Ce que l’installation propose alors, ce n’est pas une critique morale. C’est un trouble. Une zone de brouillage entre image, soin, extraction et désir. Elle ne dit pas : il faut revenir à un état originel. Elle dit : voilà ce que devient une figure naturalisée lorsqu’on la fait basculer dans un circuit de valeur. Voilà ce que devient la montagne lorsqu’elle est réduite à une fleur, et la fleur à une propriété exploitable.

Dans ce geste, l’edelweiss ne trahit pas son image : elle la pousse à son point de tension. Elle nous oblige à interroger ce que nous conservons réellement lorsque nous parlons de « préservation ». Elle nous invite à considérer que la conservation n’est pas seulement un geste de soin, mais qu’elle peut aussi participer à des logiques de contrôle, de stabilisation, d’appropriation symbolique ou matérielle.

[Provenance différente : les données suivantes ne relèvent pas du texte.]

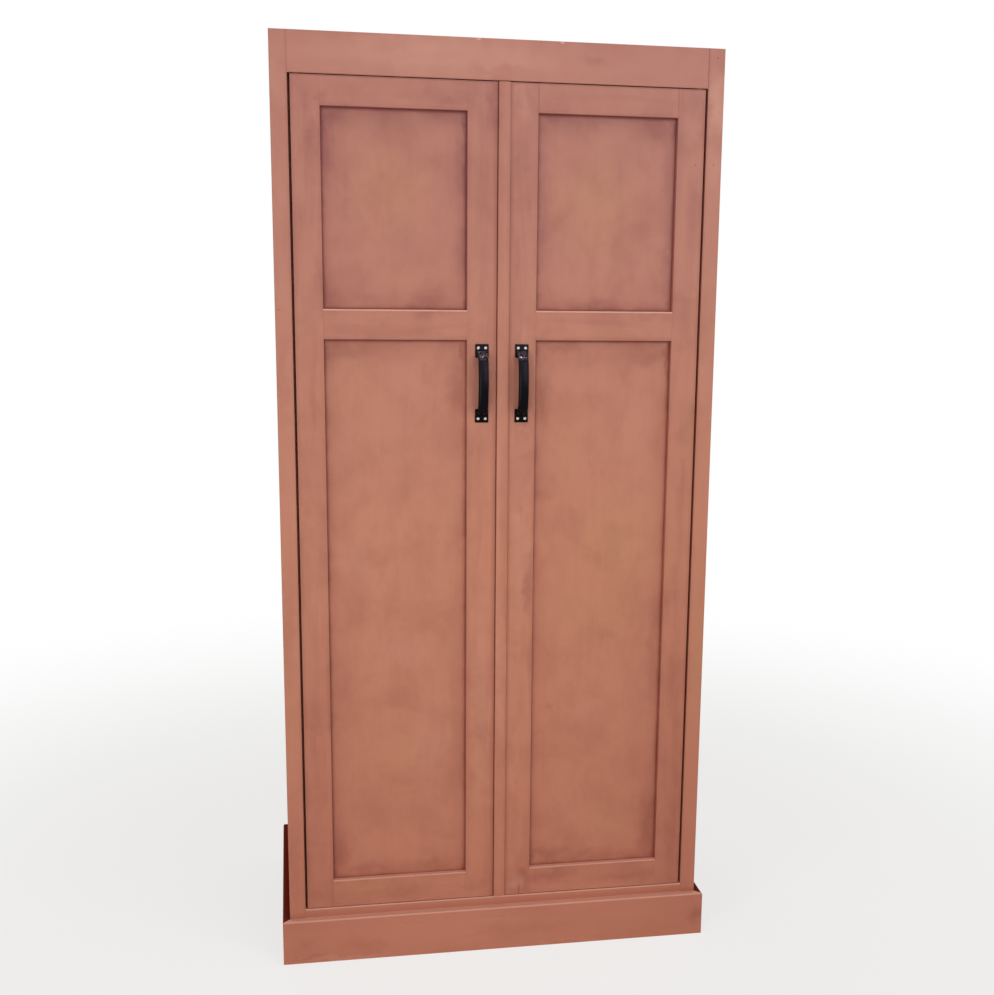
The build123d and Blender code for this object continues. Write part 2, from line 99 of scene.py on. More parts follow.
BOARD_MARKS = {"Smudges": (
    (-110, 1856, 34, 12, 20), (-372, 1858, 28, 14, 18), (-386, 1780, 16, 60, 18),
    (-156, 1434, 36, 16, 24), (-378, 1510, 12, 60, 12), (414, 1640, 22, 110, 14),
    (424, 1850, 18, 80, 18), (-40, 1292, 40, 100, 16), (50, 1284, 40, 100, 16),
    (62, 850, 16, 66, 22), (408, 1080, 20, 74, 16), (408, 250, 24, 160, 16),
    (120, 164, 100, 24, 26), (62, 178, 20, 14, 22), (300, 150, 90, 20, 20),
    (-215, 150, 90, 22, 18), (-60, 150, 40, 16, 16), (300, 1436, 90, 12, 12),
    (-300, 1400, 60, 14, 8), (70, 44, 140, 26, 15), (-415, 14, 46, 9, 16), (-300, 36, 80, 18, 14),
    (468, 50, 26, 34, 36), (-430, 50, 40, 20, 12), (-230, 1955, 60, 16, 10),
    (40, 1750, 24, 80, 14), (192, 1948, 34, 16, 18), (0, 1920, 90, 10, 10),
    (-416, 1000, 14, 200, 10), (-400, 560, 14, 120, 10), (-20, 1840, 16, 80, 22),
    (400, 640, 16, 150, 12), (34, 1560, 16, 70, 8), (-455, 1300, 22, 160, 14),
    (-455, 760, 22, 220, 12), (-455, 250, 22, 170, 13), (-402, 1858, 24, 56, 14),
    (399, 1866, 24, 40, 12)
), "Ochre": (
    (452, 700, 20, 240, 40), (416, 1190, 18, 110, 35), (-40, 460, 26, 200, 25),
    (-456, 560, 18, 200, 30), (-300, 160, 110, 26, 35), (-385, 1560, 20, 120, 15),
    (240, 1400, 120, 24, 15)
), "Pale": (
    (47, 1194, 18, 14, 34), (-340, 7, 150, 10, 26), (160, 6, 220, 6, 14), (-396, 830, 16, 90, 10),
    (0, 76, 60, 10, 14), (-200, 72, 60, 9, 10), (38, 460, 10, 120, 10), (-454, 1500, 12, 200, 6),
    (-160, 1942, 420, 60, 34), (0, 45, 560, 70, 6), (452, 1870, 34, 90, 46),
    (452, 1730, 34, 120, 22), (-400, 1935, 110, 50, 16), (-42, 600, 26, 280, 18),
    (2, 620, 14, 320, 14), (44, 1862, 28, 56, 30), (44, 1000, 26, 420, 16), (46, 150, 24, 30, 34),
    (44, 1402, 28, 50, 14), (455, 1330, 26, 260, 13), (-455, 1890, 26, 70, 22),
    (-455, 1640, 26, 110, 14), (-42, 1872, 28, 44, 16))}

# Spots in the paint: filled nail holes, 3 mm across, and chips at the top arris. Each kind has
# its colour, its radius and its centres, in millimetres.
SPOTS = (("deep_glaze_and_shade", 1.7, ((451, -252.5, 1962), (450, -252.5, 1747), (410, -252.5, 1746),
                              (-456, -268.5, 16), (-459, -252.5, 1439))),
         ("wear_and_highlight", 6.0, ((-51, -252.5, 1981), (121, -252.5, 1981))))


def linear(hex_colour):
    """An sRGB hex colour as linear red, green and blue, by the sRGB curve, and opaque."""
    srgb = np.array([int(hex_colour[i:i + 2], 16) / 255 for i in (1, 3, 5)])
    curved = ((srgb + 0.055) / 1.055) ** 2.4
    return (*np.where(srgb <= 0.04045, srgb / 12.92, curved).tolist(), 1.0)


def colour(title, hex_colour, description):
    """A colour property whose default is an sRGB hex colour."""
    return FloatVectorProperty(name=title, description=description, subtype="COLOR", size=4,
                               min=0.0, max=1.0, default=linear(hex_colour))


def length(title, millimetres, description):
    """A length property whose default is given in millimetres."""
    return FloatProperty(name=title, description=description, subtype="DISTANCE", unit="LENGTH",
                         min=0.0, precision=4, default=millimetres / 1000)


class CupboardSizes(bpy.types.PropertyGroup):
    """Sizes of the pieces that are made here. Places come from the frame."""

    grip_width: length("Grip Width", 21.5, "Width of a pull's grip, side to side")
    grip_crown: length("Grip Crown", 4.0, "Middle line of the grip to its rounded front")
    grip_back: length("Grip Back", 3.5, "Middle line of the grip to its flat back")
    grip_apex: length("Grip Apex", 31.0, "Face of the door to the middle line, at mid height")
    shoulder_out: length("Shoulder Reach", 26.2, "The same, where the crest meets the end bends")
    shoulder_height: length("Shoulder Height", 44.0, "Mid height of a pull to its shoulder")
    foot_height: length("Foot Height", 62.0, "Mid height of a pull to the middle of its foot")
    foot_pad_margin: length("Foot Pad Margin", 1.4, "How far a foot pad stands out round the grip")
    foot_pad_thick: length("Foot Pad Thickness", 3.2, "Face of a plate to the top of a foot pad")
    plate_length: length("Plate Length", 28.5, "Height of a pull's screw plate")
    plate_thick: length("Plate Thickness", 3.0, "Thickness of a pull's screw plate")
    plate_corner: length("Plate Corner", 1.8, "Radius of a screw plate's corners")
    screw_head: length("Screw Head", 6.8, "Diameter of a pull's screw heads")
    screw_height: length("Screw Head Height", 2.0, "Height of a pull's screw heads")
    screw_shank: length("Screw Shank", 3.6, "Diameter of a pull's screws")
    strip_shoulder: length("Astragal Side", 4.2, "Straight part of the astragal's sides")
    strip_ease: length("Astragal Ease", 1.6, "Rounding between the astragal's sides and face")
    strip_reach: length("Dust Strip Reach", 3.9, "How far a dust strip stands into the hinge gap")
    strip_deep: length("Dust Strip Depth", 7.0, "A dust strip's depth, front to back")
    small_screw: length("Small Screw Head", 5.0, "Diameter of the strike screw heads")


class CupboardColours(bpy.types.PropertyGroup):
    """Colours of the paint, the glaze over it, the metals and the bare wood."""

    paint: colour("Paint", "#C98368", "Terracotta paint at mid height")
    # Paint at the foot and at the head is darker than at mid height: painted shade. The head's is
    # also pinker, a painted sheen.
    paint_and_shade_low: colour("Paint at the Foot", "#BD765D", "Terracotta paint near the floor")
    paint_and_shade_high: colour("Paint at the Head", "#B97B6C", "Terracotta paint near the top")
    paint_warm: colour("Ochre Paint", "#C58C66", "Where the ochre ground shows through the coat")
    glaze: colour("Glaze at the Head", "#742E3E", "Thin purplish wash, wiped over the paint")
    glaze_low: colour("Glaze at the Foot", "#75281F", "The same wash, redder near the floor")
    # Packed glaze: nail holes and joints, and painted shade in corners, gaps and on the base returns'
    # ledges.
    deep_glaze_and_shade: colour("Packed Glaze", "#6A1C12", "Glaze and dirt in corners and nail holes")
    # Worn edge: wear, and also painted highlight on the arrises and on faces that look up.
    wear_and_highlight: colour("Worn Edge", "#E0A692", "Edges that were wiped clean of glaze")
    iron: colour("Iron", "#09060A", "Black enamel of the pulls")
    # Faded iron: a painted sheen on the upper part of the grips.
    iron_sheen: colour("Faded Iron", "#3A3040", "The same enamel where it has faded")
    # Rubbed iron: partly a painted glint on the top bends of the pulls.
    rubbed_glint: colour("Rubbed Iron", "#8E8790", "Where hands have rubbed through the enamel")
    zinc: colour("Zinc", "#CFCBC2", "Plated steel")
    bronze: colour("Bronze", "#5E4630", "Oil-darkened bearing bronze")
    pine: colour("Pine", "#D2A772", "Planed pine, early wood")
    pine_late: colour("Pine Late Wood", "#B27F4A", "The darker rings of the pine")
    plywood: colour("Plywood", "#CDAF86", "Face veneer of the back")
    catch: colour("Catch", "#4A2E1F", "Moulded catch case")
    catch_light: colour("Catch Grain", "#6B4A37", "Lighter grain of the moulded case")
    floor: colour("Floor", "#EDEBE8", "Studio floor")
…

Peut-être faut-il, comme le suggère Morton, apprendre à ne pas conserver. Apprendre à laisser mourir certaines formes. À faire le deuil de certaines images. À accepter l’effondrement non comme perte, mais comme ouverture. À concevoir des formes de relation qui ne soient ni gestionnaires, ni nostalgiques, ni extractives. À désirer autrement.

C’est cela, peut-être, qu’une écologie iconoclaste peut ouvrir : une zone de trouble dans les gestes de soin, une désactivation des icônes écologiques, une politique du vivant qui passe par l’acceptation de l’instabilité - et de la finitude.